> [Stated exercise]
Will you quote precisely the lines that run from the top of the material below to the line containing "band_h = 7.5; // [4:0.5:14]", both ends included?
++++++++++
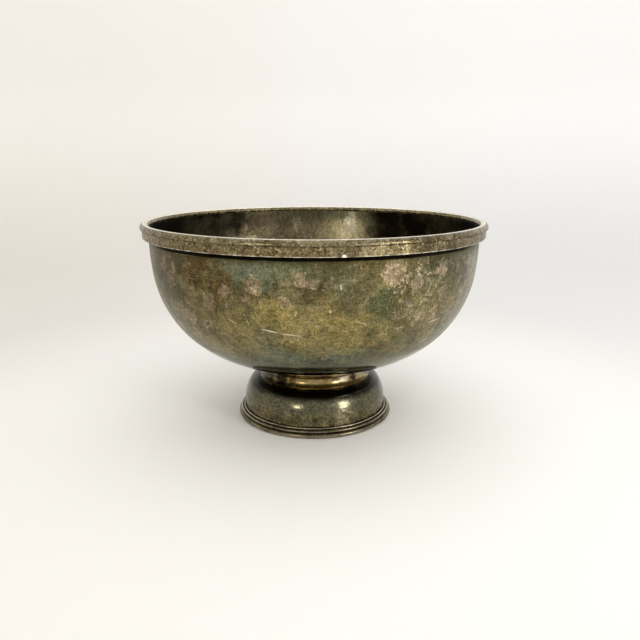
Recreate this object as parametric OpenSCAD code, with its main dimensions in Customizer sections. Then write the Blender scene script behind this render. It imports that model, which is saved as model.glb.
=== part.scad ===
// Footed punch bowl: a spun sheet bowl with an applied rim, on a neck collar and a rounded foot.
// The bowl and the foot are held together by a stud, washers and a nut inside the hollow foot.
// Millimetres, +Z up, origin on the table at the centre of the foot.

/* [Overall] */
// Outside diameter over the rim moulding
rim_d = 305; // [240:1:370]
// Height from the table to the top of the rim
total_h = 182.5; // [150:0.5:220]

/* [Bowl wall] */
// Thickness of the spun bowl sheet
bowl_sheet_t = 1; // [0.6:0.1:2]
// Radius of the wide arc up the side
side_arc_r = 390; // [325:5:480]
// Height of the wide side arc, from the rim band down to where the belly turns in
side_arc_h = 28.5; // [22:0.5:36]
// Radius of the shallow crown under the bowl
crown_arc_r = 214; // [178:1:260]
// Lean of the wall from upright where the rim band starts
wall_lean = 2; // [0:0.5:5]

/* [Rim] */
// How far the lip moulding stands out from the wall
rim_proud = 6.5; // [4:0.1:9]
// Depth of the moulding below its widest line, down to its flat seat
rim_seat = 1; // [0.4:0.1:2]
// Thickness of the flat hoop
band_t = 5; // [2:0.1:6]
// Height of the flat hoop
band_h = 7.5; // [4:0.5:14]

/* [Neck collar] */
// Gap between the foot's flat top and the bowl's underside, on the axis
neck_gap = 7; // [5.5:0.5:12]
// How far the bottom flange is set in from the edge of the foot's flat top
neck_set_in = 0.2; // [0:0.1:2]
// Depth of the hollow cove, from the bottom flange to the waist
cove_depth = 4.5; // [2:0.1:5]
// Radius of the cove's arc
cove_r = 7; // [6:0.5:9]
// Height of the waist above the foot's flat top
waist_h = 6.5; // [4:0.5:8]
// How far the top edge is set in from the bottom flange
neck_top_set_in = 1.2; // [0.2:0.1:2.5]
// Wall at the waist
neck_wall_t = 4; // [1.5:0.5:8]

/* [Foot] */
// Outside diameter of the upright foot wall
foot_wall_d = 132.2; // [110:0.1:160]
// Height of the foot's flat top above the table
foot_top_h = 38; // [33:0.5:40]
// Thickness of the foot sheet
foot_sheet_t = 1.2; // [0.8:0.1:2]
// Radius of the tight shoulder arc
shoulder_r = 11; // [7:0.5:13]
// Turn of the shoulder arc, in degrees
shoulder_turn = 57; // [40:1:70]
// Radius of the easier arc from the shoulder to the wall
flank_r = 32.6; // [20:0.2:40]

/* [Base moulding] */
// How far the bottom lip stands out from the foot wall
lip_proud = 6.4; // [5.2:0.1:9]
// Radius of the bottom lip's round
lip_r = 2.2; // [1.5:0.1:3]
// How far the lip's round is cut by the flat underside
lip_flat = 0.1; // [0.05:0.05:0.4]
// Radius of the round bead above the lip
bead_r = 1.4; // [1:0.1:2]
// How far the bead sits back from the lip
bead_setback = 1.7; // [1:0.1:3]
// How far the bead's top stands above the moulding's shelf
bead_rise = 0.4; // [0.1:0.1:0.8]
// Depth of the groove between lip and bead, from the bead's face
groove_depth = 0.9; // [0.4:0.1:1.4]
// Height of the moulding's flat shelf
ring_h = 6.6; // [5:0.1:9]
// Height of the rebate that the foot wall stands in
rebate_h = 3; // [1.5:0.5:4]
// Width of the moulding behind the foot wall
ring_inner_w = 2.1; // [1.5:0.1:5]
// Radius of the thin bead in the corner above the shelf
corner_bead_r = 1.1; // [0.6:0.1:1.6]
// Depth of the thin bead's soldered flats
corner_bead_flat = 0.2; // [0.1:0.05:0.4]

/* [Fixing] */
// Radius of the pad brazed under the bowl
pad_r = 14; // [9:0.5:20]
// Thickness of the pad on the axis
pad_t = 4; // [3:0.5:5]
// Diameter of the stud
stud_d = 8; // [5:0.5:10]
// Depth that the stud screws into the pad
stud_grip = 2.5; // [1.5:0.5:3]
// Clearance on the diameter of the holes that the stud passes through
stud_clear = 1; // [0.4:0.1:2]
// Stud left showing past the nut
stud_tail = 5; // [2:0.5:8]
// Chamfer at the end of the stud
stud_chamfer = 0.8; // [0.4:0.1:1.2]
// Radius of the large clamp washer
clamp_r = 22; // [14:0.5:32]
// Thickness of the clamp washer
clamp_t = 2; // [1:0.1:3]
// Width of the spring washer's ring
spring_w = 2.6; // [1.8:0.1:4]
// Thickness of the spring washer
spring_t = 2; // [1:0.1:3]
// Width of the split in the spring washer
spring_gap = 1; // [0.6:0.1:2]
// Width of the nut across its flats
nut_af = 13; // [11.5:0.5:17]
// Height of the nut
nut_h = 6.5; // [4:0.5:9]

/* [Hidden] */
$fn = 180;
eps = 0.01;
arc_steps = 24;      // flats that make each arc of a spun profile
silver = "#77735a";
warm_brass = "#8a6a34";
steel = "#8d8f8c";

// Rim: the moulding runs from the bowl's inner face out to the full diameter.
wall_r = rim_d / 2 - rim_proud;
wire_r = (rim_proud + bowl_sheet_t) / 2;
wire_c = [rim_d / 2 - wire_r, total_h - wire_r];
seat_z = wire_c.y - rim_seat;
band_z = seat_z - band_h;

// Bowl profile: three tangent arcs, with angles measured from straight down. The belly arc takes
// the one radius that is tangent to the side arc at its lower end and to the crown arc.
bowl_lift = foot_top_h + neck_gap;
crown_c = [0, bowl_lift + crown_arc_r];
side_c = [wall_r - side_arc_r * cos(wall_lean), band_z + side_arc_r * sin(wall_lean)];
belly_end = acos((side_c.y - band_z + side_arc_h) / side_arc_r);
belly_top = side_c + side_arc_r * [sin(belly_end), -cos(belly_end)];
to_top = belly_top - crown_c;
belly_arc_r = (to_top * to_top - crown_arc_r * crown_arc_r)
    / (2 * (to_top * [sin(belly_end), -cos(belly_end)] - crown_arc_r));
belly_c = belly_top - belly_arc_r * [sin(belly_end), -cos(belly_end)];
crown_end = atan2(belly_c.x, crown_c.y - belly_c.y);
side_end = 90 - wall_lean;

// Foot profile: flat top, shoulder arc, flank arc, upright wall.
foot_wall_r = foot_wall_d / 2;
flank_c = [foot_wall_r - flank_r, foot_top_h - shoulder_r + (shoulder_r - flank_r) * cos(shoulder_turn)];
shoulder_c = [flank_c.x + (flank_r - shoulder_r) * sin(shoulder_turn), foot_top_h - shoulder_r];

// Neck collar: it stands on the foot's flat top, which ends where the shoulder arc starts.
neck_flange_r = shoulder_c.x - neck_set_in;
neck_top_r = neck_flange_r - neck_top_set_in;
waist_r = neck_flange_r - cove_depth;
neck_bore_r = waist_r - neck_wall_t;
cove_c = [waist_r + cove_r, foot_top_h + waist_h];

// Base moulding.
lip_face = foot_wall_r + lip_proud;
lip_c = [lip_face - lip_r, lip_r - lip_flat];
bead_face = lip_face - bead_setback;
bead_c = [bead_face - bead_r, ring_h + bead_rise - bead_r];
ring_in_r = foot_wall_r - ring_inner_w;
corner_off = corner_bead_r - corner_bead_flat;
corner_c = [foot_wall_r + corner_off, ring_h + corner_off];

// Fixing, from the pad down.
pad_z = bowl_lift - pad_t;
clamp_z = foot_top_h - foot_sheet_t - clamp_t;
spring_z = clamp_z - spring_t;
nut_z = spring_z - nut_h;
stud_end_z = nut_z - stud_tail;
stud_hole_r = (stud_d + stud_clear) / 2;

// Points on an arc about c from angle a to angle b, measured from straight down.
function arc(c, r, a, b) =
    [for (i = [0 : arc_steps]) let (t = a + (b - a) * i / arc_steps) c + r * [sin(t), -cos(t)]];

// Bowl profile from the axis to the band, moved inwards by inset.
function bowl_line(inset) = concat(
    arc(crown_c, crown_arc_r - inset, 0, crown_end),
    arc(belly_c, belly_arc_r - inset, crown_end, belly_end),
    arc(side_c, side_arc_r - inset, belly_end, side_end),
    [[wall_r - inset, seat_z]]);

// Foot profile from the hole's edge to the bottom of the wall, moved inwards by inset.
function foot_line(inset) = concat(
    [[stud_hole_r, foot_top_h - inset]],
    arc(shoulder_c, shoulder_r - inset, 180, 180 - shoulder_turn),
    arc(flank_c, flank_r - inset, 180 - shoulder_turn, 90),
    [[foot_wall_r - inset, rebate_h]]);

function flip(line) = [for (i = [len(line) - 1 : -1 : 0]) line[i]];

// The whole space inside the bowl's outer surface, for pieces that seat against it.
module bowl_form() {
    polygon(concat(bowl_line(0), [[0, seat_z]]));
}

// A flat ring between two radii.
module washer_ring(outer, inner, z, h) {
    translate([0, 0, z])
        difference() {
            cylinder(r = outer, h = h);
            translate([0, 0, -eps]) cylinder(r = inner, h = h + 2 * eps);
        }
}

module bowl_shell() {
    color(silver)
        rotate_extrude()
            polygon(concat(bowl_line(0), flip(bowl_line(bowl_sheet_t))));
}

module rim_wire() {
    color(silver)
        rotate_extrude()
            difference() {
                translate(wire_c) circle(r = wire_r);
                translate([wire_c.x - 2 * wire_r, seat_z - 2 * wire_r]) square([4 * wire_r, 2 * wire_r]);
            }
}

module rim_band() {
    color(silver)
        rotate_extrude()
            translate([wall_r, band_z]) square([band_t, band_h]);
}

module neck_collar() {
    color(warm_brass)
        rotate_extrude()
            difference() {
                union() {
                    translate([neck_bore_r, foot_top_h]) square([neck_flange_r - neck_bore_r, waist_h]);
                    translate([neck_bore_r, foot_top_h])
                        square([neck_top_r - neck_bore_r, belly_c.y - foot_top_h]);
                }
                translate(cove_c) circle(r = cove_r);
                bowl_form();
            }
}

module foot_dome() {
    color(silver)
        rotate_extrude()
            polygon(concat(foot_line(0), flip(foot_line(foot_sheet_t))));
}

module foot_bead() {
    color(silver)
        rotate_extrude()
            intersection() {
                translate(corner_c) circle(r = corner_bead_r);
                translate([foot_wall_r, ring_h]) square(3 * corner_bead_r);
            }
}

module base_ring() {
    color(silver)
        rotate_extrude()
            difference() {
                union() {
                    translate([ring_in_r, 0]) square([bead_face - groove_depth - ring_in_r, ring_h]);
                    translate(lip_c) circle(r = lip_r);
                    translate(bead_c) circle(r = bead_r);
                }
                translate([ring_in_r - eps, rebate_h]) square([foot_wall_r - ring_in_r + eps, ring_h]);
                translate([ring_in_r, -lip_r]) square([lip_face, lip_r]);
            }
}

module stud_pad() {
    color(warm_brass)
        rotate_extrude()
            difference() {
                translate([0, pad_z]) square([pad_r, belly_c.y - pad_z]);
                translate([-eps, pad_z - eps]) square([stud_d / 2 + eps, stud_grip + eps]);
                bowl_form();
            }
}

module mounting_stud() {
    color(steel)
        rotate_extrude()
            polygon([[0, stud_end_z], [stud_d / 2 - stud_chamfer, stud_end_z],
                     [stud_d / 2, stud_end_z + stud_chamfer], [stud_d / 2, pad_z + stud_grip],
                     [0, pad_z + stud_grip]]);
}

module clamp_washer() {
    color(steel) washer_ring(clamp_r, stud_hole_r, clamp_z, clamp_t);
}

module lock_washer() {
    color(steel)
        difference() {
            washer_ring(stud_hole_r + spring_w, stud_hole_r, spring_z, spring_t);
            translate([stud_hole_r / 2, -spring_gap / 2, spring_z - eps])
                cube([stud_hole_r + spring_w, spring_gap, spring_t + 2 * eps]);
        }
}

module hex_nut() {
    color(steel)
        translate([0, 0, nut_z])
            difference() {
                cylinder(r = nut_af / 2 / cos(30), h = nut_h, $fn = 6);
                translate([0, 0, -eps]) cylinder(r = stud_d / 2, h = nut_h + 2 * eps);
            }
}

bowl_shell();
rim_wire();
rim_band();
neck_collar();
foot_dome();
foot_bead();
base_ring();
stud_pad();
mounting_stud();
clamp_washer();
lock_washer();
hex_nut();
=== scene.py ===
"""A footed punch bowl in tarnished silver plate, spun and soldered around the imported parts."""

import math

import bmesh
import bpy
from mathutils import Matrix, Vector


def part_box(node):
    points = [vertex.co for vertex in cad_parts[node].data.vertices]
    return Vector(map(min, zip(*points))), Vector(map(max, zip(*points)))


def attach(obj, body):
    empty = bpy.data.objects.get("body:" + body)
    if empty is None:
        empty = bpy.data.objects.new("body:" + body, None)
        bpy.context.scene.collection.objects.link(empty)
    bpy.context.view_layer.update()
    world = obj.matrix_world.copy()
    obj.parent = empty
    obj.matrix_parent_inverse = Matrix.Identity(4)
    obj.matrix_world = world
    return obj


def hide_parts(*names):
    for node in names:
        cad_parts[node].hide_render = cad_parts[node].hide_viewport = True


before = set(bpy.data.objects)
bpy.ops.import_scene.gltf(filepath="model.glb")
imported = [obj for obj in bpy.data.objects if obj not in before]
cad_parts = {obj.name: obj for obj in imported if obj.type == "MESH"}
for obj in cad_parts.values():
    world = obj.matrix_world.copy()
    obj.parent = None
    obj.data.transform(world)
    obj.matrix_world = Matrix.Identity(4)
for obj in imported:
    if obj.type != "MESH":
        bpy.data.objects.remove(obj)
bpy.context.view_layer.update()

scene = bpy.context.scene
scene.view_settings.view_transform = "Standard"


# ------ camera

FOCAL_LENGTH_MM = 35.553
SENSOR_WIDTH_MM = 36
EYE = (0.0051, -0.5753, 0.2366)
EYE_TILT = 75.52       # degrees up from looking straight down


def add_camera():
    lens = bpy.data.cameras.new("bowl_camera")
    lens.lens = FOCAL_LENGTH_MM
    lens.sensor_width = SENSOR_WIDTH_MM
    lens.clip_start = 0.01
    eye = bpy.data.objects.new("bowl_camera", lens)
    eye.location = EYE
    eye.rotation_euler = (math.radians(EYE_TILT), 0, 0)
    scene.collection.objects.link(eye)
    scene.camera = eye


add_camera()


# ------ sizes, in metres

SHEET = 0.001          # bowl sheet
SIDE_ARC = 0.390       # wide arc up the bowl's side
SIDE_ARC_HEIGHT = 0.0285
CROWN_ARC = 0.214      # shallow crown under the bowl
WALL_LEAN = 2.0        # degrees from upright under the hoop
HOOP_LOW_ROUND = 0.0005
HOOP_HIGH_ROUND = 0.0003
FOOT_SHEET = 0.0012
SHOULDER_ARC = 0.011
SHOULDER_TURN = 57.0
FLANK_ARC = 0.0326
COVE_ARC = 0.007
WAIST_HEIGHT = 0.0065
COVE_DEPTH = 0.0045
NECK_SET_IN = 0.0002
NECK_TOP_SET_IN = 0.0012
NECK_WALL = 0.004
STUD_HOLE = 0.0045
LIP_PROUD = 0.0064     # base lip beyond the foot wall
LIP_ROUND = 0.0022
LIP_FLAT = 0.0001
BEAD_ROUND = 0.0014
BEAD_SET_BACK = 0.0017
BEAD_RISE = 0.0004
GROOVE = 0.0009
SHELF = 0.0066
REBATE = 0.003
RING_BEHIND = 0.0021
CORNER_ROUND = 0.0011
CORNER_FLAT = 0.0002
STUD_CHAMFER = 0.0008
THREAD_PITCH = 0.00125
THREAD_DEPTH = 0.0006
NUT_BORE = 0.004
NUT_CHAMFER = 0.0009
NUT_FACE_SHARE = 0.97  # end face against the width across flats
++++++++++
> [Completed exercise]
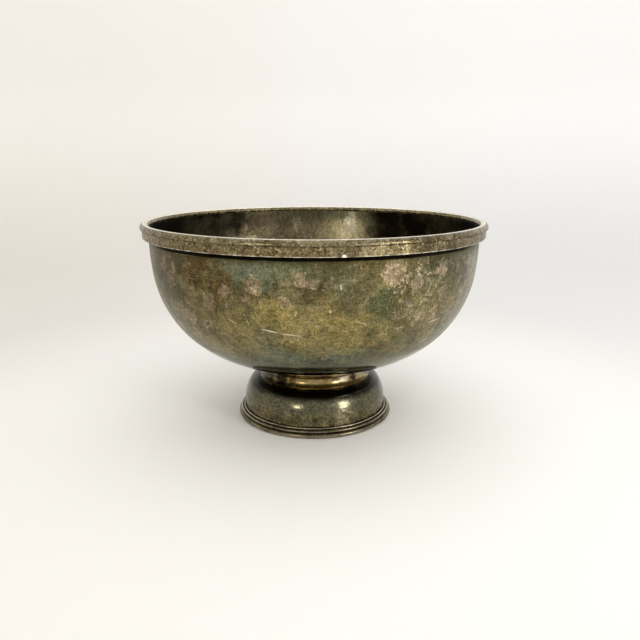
Recreate this object as parametric OpenSCAD code, with its main dimensions in Customizer sections. Then write the Blender scene script behind this render. It imports that model, which is saved as model.glb.
=== part.scad ===
// Footed punch bowl: a spun sheet bowl with an applied rim, on a neck collar and a rounded foot.
// The bowl and the foot are held together by a stud, washers and a nut inside the hollow foot.
// Millimetres, +Z up, origin on the table at the centre of the foot.

/* [Overall] */
// Outside diameter over the rim moulding
rim_d = 305; // [240:1:370]
// Height from the table to the top of the rim
total_h = 182.5; // [150:0.5:220]

/* [Bowl wall] */
// Thickness of the spun bowl sheet
bowl_sheet_t = 1; // [0.6:0.1:2]
// Radius of the wide arc up the side
side_arc_r = 390; // [325:5:480]
// Height of the wide side arc, from the rim band down to where the belly turns in
side_arc_h = 28.5; // [22:0.5:36]
// Radius of the shallow crown under the bowl
crown_arc_r = 214; // [178:1:260]
// Lean of the wall from upright where the rim band starts
wall_lean = 2; // [0:0.5:5]

/* [Rim] */
// How far the lip moulding stands out from the wall
rim_proud = 6.5; // [4:0.1:9]
// Depth of the moulding below its widest line, down to its flat seat
rim_seat = 1; // [0.4:0.1:2]
// Thickness of the flat hoop
band_t = 5; // [2:0.1:6]
// Height of the flat hoop
band_h = 7.5; // [4:0.5:14]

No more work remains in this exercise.